As a national organization, we work with Forest Service Visitors Centers, historic sites and communities to bring history to life in places across the country.

Minerals We Use Every Day: Mined from our National Forests.

Why is there silver in your boots? The silver nanoparticles that coat the synthetic yarns of your boots were added to reduce the growth of bacteria and fungi – and to keep them from smelling. That silver could be from Tongass National Forest, one of five National Forests where silver is mined.

In 2012, the National Museum of Forest Service History unveiled “Minerals We Use Every Day: Mined from our National Forests,” a traveling exhibit and virtual gallery that showcases the multiple uses of America’s National Forests and Grasslands.

This traveling exhibit interprets the historical relationship between the mining industry and the Forest Service. Interpretive panels demonstrate how minerals used in everyday objects improve our quality of life, tell the history of natural resource management in America and explain the role that Forest Service scientists play in conservation.

In 2013, “Minerals We Use Every Day” reached visitors to the IDEA Place at Louisiana Tech University, the Sawmill Museum in Clinton, Iowa and the Northwest Mining Association convention in Reno, Nevada. In 2014, it was featured at the North Carolina Museum of Forestry in Whitesville and in 2015 the National Mining Hall of Fame and Museum in Leadville, Colorado.

For more information about hosting this exhibit in your area, view this Mineral Exhibit PDF.

What people are saying.

“The Boone and Crockett Club is proud to support the construction of the National Conservation Legacy and Education Center of the National Museum of Forest Service History.
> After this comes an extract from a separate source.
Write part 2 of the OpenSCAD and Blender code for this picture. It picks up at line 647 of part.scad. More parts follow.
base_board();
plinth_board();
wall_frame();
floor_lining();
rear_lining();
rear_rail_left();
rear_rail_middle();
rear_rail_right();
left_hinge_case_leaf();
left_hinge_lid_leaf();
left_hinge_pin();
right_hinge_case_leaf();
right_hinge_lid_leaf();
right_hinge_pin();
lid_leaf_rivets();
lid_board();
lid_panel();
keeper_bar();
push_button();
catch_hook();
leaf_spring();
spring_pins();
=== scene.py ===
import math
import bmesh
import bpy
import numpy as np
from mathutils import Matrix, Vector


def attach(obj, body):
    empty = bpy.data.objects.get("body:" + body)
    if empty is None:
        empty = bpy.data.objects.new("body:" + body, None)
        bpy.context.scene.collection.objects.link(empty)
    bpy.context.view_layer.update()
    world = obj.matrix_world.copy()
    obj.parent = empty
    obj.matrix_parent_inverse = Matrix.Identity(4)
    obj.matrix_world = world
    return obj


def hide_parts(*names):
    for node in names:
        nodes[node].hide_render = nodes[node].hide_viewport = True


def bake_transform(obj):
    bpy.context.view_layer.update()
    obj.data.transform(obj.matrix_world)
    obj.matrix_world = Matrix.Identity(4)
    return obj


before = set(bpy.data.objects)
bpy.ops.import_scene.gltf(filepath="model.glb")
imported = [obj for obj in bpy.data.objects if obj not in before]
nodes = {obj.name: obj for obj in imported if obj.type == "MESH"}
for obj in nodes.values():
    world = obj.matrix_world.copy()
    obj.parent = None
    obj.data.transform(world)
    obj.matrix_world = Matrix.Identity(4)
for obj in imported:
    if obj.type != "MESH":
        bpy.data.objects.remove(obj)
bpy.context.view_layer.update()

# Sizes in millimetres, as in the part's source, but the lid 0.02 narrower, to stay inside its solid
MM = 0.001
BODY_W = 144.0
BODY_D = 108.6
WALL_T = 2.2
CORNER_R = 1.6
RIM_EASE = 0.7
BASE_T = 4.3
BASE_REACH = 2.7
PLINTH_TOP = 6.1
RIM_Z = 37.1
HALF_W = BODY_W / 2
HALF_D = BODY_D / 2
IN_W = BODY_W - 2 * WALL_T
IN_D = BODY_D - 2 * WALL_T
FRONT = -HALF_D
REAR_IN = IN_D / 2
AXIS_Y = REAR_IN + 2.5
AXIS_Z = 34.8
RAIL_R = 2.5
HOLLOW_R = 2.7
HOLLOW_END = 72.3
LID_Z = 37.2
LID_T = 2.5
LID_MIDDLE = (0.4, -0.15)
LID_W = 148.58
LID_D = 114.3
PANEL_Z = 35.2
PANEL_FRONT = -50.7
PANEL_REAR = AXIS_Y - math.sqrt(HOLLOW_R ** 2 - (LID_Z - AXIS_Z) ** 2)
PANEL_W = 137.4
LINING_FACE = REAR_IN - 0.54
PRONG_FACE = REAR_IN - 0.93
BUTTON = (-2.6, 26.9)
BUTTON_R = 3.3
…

The National Conservation Legacy and Education Center will share with the public more than 100 years of conservation history that continues to guide our work in the areas of wildlife research, environmental education, natural resource management, outdoor recreation and public policy.”
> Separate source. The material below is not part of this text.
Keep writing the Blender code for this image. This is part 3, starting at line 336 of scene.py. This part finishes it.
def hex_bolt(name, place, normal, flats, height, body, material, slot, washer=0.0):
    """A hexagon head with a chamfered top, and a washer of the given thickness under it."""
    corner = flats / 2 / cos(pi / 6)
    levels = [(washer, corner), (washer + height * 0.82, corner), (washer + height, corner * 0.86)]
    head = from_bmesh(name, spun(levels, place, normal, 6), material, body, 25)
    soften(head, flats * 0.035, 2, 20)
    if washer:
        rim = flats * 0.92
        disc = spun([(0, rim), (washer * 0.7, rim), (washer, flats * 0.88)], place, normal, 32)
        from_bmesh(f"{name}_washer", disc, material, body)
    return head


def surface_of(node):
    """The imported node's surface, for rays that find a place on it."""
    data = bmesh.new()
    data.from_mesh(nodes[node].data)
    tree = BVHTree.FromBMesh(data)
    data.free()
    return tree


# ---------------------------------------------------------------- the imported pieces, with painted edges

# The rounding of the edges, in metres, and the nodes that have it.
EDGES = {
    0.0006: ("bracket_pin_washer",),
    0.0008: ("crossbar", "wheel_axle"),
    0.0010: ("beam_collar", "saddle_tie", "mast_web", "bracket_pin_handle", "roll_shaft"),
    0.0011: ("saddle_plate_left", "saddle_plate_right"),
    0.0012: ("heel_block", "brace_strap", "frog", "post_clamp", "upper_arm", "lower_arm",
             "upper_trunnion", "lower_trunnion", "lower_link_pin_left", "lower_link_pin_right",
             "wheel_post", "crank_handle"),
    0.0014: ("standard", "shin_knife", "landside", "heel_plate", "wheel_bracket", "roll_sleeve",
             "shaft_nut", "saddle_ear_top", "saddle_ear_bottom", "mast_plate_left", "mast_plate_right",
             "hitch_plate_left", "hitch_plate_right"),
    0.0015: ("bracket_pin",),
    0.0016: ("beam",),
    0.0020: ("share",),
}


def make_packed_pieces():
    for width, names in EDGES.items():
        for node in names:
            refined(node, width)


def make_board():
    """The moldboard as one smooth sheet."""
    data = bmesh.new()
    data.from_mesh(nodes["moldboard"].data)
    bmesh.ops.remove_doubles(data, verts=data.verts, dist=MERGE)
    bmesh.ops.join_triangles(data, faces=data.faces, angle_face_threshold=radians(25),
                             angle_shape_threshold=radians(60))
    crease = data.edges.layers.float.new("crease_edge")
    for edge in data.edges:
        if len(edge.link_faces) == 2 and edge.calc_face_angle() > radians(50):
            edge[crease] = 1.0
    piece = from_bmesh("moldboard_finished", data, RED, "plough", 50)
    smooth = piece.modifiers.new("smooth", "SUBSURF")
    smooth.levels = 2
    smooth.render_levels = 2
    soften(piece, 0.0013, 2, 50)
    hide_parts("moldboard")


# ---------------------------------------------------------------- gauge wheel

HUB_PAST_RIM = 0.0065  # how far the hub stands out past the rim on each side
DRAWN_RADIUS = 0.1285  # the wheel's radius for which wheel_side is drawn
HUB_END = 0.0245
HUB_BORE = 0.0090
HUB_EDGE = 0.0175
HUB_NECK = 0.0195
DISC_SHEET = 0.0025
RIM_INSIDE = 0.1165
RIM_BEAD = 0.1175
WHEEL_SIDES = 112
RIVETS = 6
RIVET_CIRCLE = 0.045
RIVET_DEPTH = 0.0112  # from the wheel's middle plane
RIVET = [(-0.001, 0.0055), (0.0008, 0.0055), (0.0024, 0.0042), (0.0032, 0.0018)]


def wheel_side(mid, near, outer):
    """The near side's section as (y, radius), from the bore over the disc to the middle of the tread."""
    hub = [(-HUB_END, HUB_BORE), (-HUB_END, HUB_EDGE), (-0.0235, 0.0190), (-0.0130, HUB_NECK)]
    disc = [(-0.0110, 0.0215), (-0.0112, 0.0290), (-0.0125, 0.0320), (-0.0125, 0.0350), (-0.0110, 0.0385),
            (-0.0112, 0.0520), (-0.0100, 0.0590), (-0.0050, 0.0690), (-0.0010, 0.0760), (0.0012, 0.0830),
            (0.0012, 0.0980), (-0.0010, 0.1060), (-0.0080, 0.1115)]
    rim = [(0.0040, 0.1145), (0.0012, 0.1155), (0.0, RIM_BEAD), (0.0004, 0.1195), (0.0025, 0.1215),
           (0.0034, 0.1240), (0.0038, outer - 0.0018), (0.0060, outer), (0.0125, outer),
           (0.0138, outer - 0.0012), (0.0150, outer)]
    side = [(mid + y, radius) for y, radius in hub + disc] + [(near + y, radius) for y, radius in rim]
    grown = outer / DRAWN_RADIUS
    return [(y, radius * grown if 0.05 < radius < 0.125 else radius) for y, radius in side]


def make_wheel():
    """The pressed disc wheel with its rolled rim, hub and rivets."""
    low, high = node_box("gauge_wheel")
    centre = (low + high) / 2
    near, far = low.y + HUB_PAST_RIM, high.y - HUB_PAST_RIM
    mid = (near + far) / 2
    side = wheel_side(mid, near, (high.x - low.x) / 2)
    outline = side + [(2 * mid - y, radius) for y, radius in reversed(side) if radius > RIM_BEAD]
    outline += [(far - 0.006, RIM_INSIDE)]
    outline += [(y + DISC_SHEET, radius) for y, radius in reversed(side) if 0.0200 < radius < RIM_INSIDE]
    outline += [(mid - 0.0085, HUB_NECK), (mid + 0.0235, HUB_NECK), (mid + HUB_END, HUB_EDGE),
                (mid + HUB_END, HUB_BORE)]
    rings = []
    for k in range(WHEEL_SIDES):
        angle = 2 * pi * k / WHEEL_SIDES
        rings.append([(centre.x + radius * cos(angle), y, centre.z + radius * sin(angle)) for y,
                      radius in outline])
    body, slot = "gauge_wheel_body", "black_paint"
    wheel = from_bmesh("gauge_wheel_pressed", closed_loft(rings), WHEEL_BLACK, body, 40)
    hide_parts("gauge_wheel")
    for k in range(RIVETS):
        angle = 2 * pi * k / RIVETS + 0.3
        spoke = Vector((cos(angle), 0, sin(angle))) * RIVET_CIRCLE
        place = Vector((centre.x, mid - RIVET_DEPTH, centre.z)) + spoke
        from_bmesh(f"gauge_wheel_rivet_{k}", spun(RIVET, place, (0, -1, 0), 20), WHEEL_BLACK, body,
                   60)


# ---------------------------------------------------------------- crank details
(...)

– Tony Schoonen, Chief of Staff, Boone and Crockett Club

Mt. Baker Ranger District Interpretive Display.

Museum volunteer Dale Petersen organized and led a group of Bellingham, Washington area volunteers to plan and produce a large display illustrating the cultural, physical and historical points of interest for the Mt. Baker Ranger District in northwestern Washington State.
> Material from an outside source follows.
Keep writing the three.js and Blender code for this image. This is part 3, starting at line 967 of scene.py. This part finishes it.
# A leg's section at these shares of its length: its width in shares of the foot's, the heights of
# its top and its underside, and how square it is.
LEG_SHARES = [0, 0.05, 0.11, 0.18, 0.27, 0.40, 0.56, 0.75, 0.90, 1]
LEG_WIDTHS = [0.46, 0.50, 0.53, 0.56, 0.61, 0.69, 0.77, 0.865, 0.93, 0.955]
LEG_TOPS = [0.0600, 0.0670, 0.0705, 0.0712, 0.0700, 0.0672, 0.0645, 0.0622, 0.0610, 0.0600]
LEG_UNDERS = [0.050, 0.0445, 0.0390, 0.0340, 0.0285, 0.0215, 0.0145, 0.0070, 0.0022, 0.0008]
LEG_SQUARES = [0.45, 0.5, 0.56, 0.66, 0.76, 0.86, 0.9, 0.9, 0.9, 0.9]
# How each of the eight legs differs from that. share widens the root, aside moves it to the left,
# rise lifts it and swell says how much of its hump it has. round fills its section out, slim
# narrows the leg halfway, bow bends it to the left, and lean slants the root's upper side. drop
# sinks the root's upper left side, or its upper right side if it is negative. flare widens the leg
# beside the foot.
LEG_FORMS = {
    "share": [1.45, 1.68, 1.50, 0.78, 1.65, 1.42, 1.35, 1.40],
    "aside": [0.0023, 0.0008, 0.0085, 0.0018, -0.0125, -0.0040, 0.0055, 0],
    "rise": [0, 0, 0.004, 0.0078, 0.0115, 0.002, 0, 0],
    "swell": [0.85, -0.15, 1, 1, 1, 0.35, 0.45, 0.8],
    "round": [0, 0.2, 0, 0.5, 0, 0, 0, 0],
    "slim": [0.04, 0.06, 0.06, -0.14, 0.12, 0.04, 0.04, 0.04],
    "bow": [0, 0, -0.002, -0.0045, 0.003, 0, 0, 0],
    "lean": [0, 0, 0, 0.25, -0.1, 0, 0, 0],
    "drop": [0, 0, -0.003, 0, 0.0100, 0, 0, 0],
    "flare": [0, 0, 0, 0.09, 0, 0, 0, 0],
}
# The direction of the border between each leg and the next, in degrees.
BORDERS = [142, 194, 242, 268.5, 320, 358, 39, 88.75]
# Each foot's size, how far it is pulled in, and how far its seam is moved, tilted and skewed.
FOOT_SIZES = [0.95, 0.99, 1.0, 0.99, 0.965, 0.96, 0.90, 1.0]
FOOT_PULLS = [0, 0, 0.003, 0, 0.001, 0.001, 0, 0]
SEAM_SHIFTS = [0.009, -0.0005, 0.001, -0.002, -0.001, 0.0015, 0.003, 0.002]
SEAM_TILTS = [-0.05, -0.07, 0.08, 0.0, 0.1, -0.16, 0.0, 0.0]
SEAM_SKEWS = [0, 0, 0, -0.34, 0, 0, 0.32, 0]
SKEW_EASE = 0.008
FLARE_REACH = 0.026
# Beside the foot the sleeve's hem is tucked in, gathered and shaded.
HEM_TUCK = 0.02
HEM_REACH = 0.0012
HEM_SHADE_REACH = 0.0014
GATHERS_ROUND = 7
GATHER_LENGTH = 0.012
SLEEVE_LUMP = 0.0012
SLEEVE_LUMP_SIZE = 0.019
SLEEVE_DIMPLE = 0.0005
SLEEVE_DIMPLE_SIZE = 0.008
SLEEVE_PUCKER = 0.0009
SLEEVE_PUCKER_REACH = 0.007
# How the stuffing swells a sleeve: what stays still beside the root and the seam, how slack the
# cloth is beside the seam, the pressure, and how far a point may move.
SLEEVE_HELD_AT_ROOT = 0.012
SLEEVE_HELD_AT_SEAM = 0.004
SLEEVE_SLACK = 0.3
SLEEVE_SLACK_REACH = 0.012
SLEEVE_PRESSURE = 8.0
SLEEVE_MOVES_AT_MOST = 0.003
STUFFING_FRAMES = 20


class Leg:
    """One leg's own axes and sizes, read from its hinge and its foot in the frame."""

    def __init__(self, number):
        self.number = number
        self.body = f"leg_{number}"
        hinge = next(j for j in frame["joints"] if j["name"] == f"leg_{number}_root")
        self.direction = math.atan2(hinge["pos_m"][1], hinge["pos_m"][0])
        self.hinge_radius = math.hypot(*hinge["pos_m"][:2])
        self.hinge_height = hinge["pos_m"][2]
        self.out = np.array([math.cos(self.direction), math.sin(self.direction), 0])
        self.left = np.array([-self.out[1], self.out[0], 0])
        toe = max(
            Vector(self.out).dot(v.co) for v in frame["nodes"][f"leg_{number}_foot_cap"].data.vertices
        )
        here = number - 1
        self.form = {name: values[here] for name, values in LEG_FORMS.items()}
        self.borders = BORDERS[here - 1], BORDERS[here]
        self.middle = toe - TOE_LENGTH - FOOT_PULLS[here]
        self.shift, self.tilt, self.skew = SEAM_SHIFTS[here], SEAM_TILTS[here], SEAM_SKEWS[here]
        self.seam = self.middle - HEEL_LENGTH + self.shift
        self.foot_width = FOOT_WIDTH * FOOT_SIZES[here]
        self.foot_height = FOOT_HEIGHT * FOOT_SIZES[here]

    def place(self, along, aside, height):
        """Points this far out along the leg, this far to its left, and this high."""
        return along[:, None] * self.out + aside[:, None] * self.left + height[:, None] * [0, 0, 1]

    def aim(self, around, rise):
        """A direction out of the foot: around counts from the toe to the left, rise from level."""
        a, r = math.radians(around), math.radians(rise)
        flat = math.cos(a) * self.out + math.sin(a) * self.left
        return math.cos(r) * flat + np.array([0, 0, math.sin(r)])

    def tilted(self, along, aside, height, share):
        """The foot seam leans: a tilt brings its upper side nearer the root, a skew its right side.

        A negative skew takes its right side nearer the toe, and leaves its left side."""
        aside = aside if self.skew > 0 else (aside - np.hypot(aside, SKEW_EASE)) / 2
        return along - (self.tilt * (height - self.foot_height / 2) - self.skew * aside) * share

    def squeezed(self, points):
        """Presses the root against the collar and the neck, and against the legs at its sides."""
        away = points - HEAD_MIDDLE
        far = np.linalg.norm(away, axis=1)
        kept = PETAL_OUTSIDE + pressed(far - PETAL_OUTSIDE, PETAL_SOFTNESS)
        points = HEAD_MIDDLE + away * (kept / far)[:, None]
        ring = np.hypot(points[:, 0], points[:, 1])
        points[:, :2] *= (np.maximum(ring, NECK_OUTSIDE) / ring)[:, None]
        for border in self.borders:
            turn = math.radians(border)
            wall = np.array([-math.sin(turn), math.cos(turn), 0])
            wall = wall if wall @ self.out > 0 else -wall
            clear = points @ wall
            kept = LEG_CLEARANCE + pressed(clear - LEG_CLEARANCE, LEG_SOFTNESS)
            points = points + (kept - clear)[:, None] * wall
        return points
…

The display design includes colorful photographs and information on area history, the Mt. Baker Volcano, area geology and recreational opportunities. Partners in the project are Mt. Baker Ranger District, Mt. Baker-Snoqualmie National Forest, Mt. Baker Ski Area, Whatcom Event and the Discover Your Northwest Interpretive Association.

The display is currently on view at the Bellingham Whatcom County Tourism Office. The office, at I-5 exit 253, is open daily from 9 to 5. It will continue to appear at various public venues in 2013 including the Heather Meadows Visitor Center near the eastern end of the Mount Baker Scenic Byway.

Beartooth Highway Exhibit – 2008.

The Beartooth Highway was constructed in the 1930s from Red Lodge Montana to Yellowstone National Park across the Custer, Gallatin and Shoshone National Forests in Montana and Wyoming. The spectacular scenic view attracts thousands of tourists.

Dale Petersen, an NMFSH volunteer and his committee researched and developed an interpretive display with historical information about the road and the mountainous area. The NMFSH is offering the display to groups and businesses along the highway in Montana and Wyoming. This effort can be a prototype of what can be done on site-specific history around the country.

1907 Big Blackfoot Milling Company Timber Sale Exhibit – 2007.

Working with the Seeley Lake Historical Museum, we completed an exhibit on the 50 Million Board Feet 1907 Big Blackfoot Milling Company timber sale at Seeley Lake, Montana.

The National Museum of Forest Service History’s historical archival information and artifacts were used to develop the exhibit, including historical photographs and documents. Exhibit topics include Jim Girard, pioneer Forest Service timber cruiser, Forest Service timber sale procedures, and transportation of the logs by river drives to the Bonner, Montana sawmill. The NMFSH received a Montana Cultural Trust Grant to create the exhibit.